4. Develop recovery strategies. Thorough recovery strategies ensure that systems are recovered quickly and effectively following a disruption.
5. Develop an IT contingency plan. The contingency plan should contain detailed guidelines and procedures for restoring a damaged system.
6. Plan testing and training exercises. Testing the plan identifies gaps whereas training prepares recovery personnel for plan activation; both activities improve the effectiveness of the plan and the overall preparedness of the organization.

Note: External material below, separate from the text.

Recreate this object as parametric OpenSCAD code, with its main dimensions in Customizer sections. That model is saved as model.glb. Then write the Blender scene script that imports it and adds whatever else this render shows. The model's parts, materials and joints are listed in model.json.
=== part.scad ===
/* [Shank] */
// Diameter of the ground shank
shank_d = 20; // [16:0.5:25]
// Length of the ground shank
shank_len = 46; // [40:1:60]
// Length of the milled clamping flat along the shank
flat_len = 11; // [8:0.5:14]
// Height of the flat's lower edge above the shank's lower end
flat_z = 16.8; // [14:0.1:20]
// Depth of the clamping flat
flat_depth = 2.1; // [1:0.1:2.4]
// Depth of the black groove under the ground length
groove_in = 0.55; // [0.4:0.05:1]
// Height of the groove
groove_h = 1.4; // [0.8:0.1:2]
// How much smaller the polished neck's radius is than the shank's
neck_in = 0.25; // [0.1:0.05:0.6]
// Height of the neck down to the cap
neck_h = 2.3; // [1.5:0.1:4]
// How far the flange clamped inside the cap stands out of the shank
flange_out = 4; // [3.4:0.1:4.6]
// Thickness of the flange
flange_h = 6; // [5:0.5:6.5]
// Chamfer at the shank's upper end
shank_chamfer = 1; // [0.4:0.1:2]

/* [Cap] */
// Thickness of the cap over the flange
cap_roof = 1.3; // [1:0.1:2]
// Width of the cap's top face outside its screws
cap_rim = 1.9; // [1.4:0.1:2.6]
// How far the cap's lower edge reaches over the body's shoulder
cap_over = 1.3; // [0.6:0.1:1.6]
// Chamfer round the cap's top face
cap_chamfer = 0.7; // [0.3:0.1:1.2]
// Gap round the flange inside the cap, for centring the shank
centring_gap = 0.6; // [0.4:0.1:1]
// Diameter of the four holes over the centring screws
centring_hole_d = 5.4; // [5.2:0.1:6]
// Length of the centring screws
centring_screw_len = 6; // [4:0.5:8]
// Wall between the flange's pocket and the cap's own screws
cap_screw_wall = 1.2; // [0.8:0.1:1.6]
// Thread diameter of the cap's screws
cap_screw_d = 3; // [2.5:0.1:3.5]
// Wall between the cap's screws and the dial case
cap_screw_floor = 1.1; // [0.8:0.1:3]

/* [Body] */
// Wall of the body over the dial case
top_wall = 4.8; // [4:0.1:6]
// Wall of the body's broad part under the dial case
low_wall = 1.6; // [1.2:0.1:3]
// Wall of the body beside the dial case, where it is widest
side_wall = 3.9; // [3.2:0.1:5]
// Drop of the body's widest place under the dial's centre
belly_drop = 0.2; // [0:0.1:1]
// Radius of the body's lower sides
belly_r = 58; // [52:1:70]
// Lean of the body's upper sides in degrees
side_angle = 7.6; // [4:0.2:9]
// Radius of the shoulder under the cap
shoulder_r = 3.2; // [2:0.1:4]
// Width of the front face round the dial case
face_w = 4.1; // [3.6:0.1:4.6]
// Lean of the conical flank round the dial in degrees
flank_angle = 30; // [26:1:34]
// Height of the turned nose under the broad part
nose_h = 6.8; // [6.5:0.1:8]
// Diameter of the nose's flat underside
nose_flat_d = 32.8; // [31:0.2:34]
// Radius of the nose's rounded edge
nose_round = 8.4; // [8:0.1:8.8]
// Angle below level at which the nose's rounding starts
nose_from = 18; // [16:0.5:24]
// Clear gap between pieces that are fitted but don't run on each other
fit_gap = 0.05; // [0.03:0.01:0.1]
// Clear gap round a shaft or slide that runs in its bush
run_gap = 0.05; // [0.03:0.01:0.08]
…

7. Plan maintenance. The plan should be a living document that is updated regularly to remain current with system enhancements.
Minimizing Downtime
In examining key failure points in an operation, equipment, connectivity, processes and staffing, built-in redundancies and automated procedures can shave downtime to a minimum. Fault tolerance and redundancies can be built into most systems and processes. Standard techniques such as RAID arrays, high availability clustering, hot sites, and protection switching can be employed wherever possible to provide alternate resources that can be brought to bear when necessary. Battery backup, standby generators, and diversity routing from multiple telecom providers can also be used to minimize single points of failure.In considering redundancy, adequate staffing and cross-training are often overlooked. In the event of a regional outage due to a hurricane, local staff may not be able to access the necessary facilities, or they may be consumed with personal issues. In these cases, remote access from outside the affected area can make all the difference. If these redundancies can be achieved without human intervention, critical time can be saved. System and environmental monitoring solutions and services can alert personnel to potential problems before downtime occurs and automatically trigger redundant failover switching when pre-determined conditions are met.

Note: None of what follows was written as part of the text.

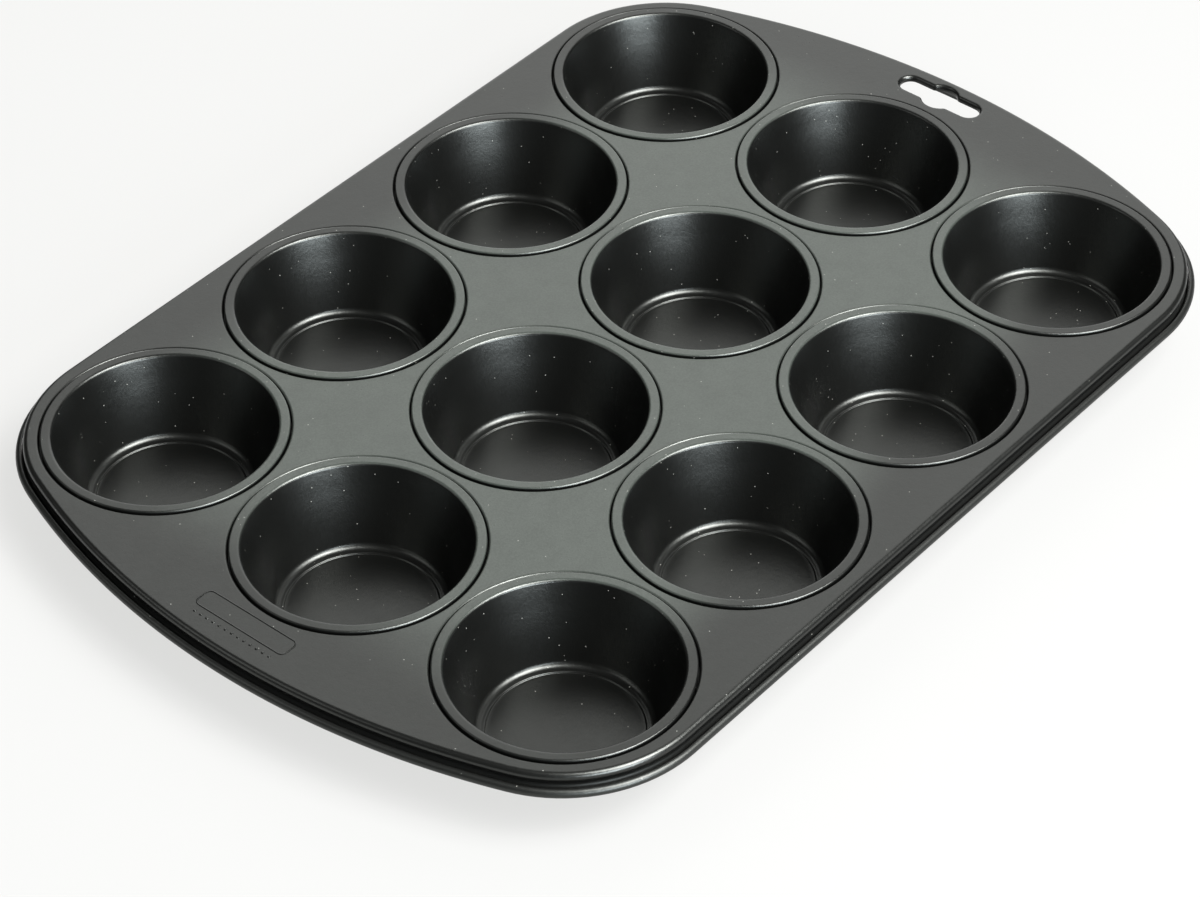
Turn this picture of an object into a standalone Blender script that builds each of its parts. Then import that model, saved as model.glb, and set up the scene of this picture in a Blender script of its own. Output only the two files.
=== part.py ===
"""Twelve-cup muffin tin of coated sheet steel, in metres with +Z up.

The tin stands on its cup bases at z = 0, centred on the origin, with its long
side along X. A flat tray plate carries twelve separately drawn cups. Each cup
hangs by a flange whose skirt is caught in a hook folded from the plate's hole,
and the plate's own edge is turned down and rolled outward round a steel wire.
"""

import math

import bmesh
import bpy
from mathutils import Vector

# The grid of cups
COLUMNS = 4
ROWS = 3
CUP_SPACING = 0.0038        # between the rings of two neighbouring cups

# The sheet, and the gap left between pieces that touch on the real tin
SHEET = 0.0005
GAP = 0.0003

# One cup
CUP_HEIGHT = 0.0285         # from the base's underside to the top of the ring
CUP_OPENING_RADIUS = 0.0361
CUP_BASE_RADIUS = 0.0252    # flat part of the base, inside
CUP_BASE_CORNER = 0.0026    # radius between base and wall, inside
CUP_LIP = 0.0013            # radius of the rounded lip at the opening
RING_WIDTH = 0.0040         # from the opening to the outside of the ring
RING_RISE = 0.0006          # ring above the plate
RING_EDGE = 0.0006          # rounding of the ring's outer edge
SKIRT_DEPTH = 0.0019        # skirt below the plate's top

# The plate
HOLE_BEND = 0.0009          # rounding where the plate turns down round a cup
SIDE_MARGIN = 0.0062        # from the outer rings to the plate's edge, long sides
CORNER_EASE = 0.0017        # corner arc's centre inside the corner cup's, on X and Y

# The turned-down, rolled rim and the wire inside it
RIM_BEND = 0.0018
RIM_DROP = 0.0060           # from the plate's top to the wire's centre
WIRE_RADIUS = 0.0008
CURL_START = math.radians(180)
CURL_END = math.radians(460)
WIRE_JOINT = 0.0010         # gap where the wire's two ends meet

# The hanging hole at the +X end: a slot with a round bulge in its middle
HANG_SLOT_LENGTH = 0.0330
HANG_SLOT_WIDTH = 0.0080
HANG_BULGE_DIAMETER = 0.0128
HANG_FILLET = 0.0020        # between the slot and the bulge
HANG_BEND = 0.0013          # rounding where the hole's edge turns down
HANG_COLLAR = 0.0022        # height of the turned-down edge
HANG_LAND_INNER = 0.0021    # flat left between the hole and the nearest cup
HANG_LAND_OUTER = 0.0008    # flat left between the hole and the rim's bend

# How finely the round pieces are drawn
CUP_SEGMENTS = 24
CORNER_SEGMENTS = 7
BOW_SEGMENTS = 8            # across a whole end, half on each side of the middle
CURL_SEGMENTS = 7
WIRE_SIDES = 6
BEND_SEGMENTS = 2
LIP_SEGMENTS = 1

# Worked out from the values above
RING_RADIUS = CUP_OPENING_RADIUS + RING_WIDTH
PITCH = 2 * RING_RADIUS + CUP_SPACING
PLATE_TOP = CUP_HEIGHT - RING_RISE
HOLE_RADIUS = RING_RADIUS + GAP
HANG_BULGE_RADIUS = HANG_BULGE_DIAMETER / 2
LAST_COLUMN_X = (COLUMNS - 1) / 2 * PITCH
LAST_ROW_Y = (ROWS - 1) / 2 * PITCH
HANG_X = LAST_COLUMN_X + HOLE_RADIUS + HOLE_BEND + HANG_LAND_INNER + HANG_BEND + HANG_BULGE_RADIUS
EDGE_END_X = HANG_X + HANG_BULGE_RADIUS + HANG_BEND + HANG_LAND_OUTER + RIM_BEND
CURL_RADIUS = WIRE_RADIUS + GAP


def clear_scene():
    """Remove every object that the scene starts with."""
    for item in list(bpy.data.objects):
        bpy.data.objects.remove(item, do_unlink=True)


def make_material(name, colour, roughness, metallic):
    """A plain Principled material of one colour."""
    material = bpy.data.materials.new(name)
    material.use_nodes = True
    shader = material.node_tree.nodes["Principled BSDF"]
    shader.inputs["Base Color"].default_value = (*colour, 1.0)
    shader.inputs["Roughness"].default_value = roughness
    shader.inputs["Metallic"].default_value = metallic
    return material


def coating(name):
    """Dark grey non-stick coating."""
    return make_material(name, (0.060, 0.064, 0.062), 0.38, 0.25)


def bare_wire(name):
    """Drawn steel wire."""
    return make_material(name, (0.46, 0.46, 0.45), 0.35, 1.0)


def finish_object(mesh_builder, name, material, sharp_angle=math.radians(35)):
    """Turn a bmesh into a named, smooth-shaded object with its own material."""
    bmesh.ops.recalc_face_normals(mesh_builder, faces=mesh_builder.faces)
    mesh = bpy.data.meshes.new(name)
    mesh_builder.to_mesh(mesh)
    mesh_builder.free()
    mesh.shade_smooth()
    mesh.set_sharp_from_angle(angle=sharp_angle)
    mesh.materials.append(material)
    item = bpy.data.objects.new(name, mesh)
    bpy.context.collection.objects.link(item)
    return item


def arc(centre, radius, start, end, segments):
    """Points on an arc, both ends included, from one angle to another."""
    step = (end - start) / segments
    angles = [start + step * index for index in range(segments + 1)]
    return [Vector((centre[0] + radius * math.cos(a), centre[1] + radius * math.sin(a))) for a in angles]


def left_normal(a, b):
    """Unit normal on the left of the way from a to b."""
    along = (b - a).normalized()
    return Vector((-along.y, along.x))


def sheet_section(face, thickness, lead_in):
    """Closed section of bent sheet: one face's points, then the other face's, back again.

    The sheet lies on the left of the given face. lead_in is the direction in
    which the sheet arrives at the first point.
    """
    normals = [Vector((-lead_in[1], lead_in[0]))]
    for a, b in zip(face, face[1:]):
        normals.append(left_normal(a, b))
    normals.append(normals[-1])
    other_face = []
    for index, point in enumerate(face):
        before = normals[index]
        after = normals[index + 1]
        mitre = (before + after) / (1 + before.dot(after))
        other_face.append(point + mitre * thickness)
    return list(face), list(reversed(other_face))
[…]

Unfortunately, most companies only recognize the lack of preparation when something goes awry. Today, communications networks are the backbones of business operations. Reliability, availability, and scalability have a direct effect on customer satisfaction, employee productivity and revenue generation.
Reliable Power at the United States Senate
The United States Senate on Capitol Hill relies on a Senate Hearing Room Audio Network from Boulder, CO-based K2 Audio to centrally monitor the audio network devices in all of the remote hearing rooms. Part of the system, however, was known to have operational issues that typically required a power reboot-which meant maintenance personnel had to walk to a given Hearing Room and manually cycle power. Looking to maximize the uptime of the Senate’s system, K2 Audio turned to Dataprobe’s iBootBar technology for a remote power management solution.Rodrigo Ordonez, a design consultant at K2 Audio, provides an overview of the Senate’s system and explains the equipment challenge the company was looking to overcome. “Each of the audio systems installed in the Hearing Rooms has its own microphones that connect to a ‘break-out box’. This box houses eight additional microphones and the connectivity to the rest of the K2 system. These boxes require routine maintenance for firmware upgrades, which typically results in a power reboot.

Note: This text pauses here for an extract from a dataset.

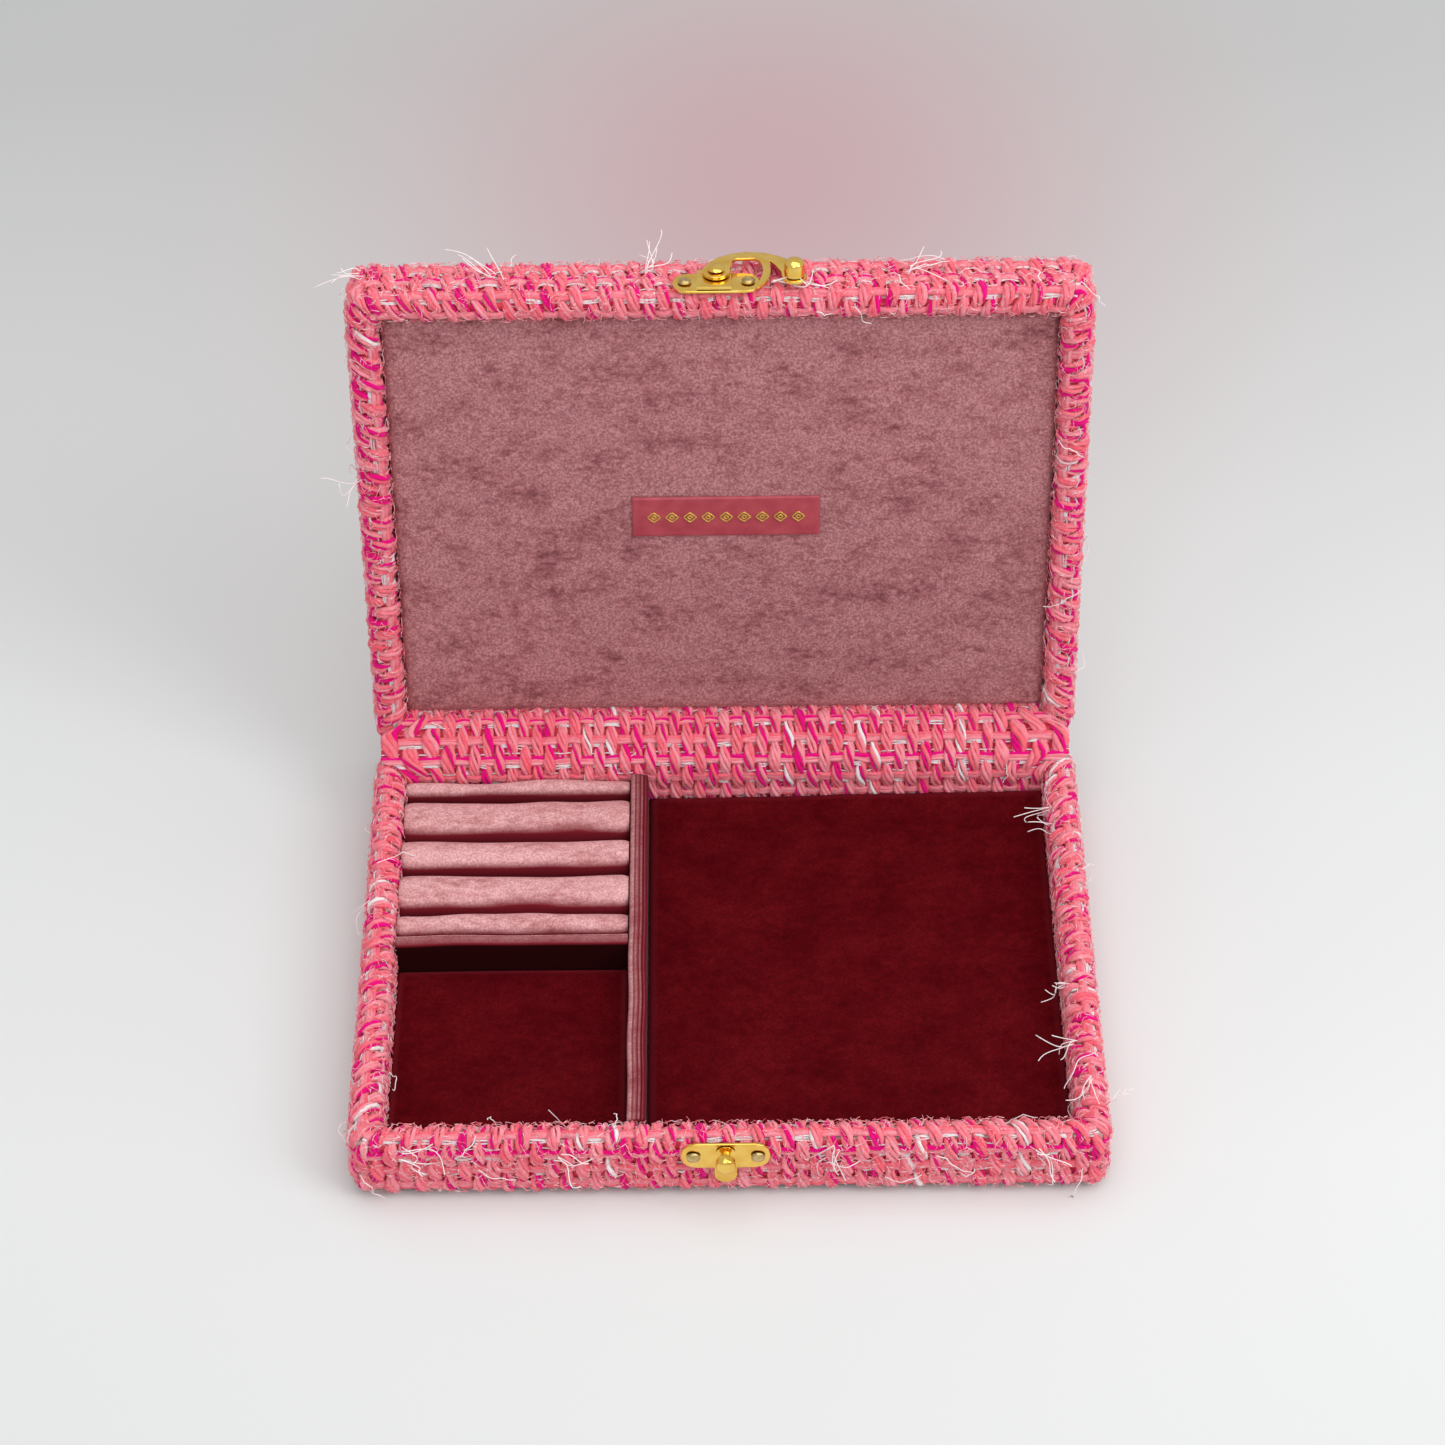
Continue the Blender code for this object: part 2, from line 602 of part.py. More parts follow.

“Prior to the implementation of Dataprobe’s iBootBar,” Ordonez elaborates, “anytime one of the break-out boxes required an upgrade or experienced an occasional equipment lock up, maintenance was called to the room in question to open up the rack and investigate. With maintenance staff potentially located in a different building, and with six or seven break-out boxes per Hearing Room, the Senate decided this situation was no longer workable.”
To eliminate the need for in-room technical support, K2 Audio integrated the iBootBar into the Senate’s audio network. The iBootBar is a multi-outlet, multi-user remote reboot power strip designed to remotely monitor, manage and control corporate and personal computing devices and other electronic equipment. The switch allows remote equipment to be rebooted or power controlled over an IP network using an Internet browser or network management system.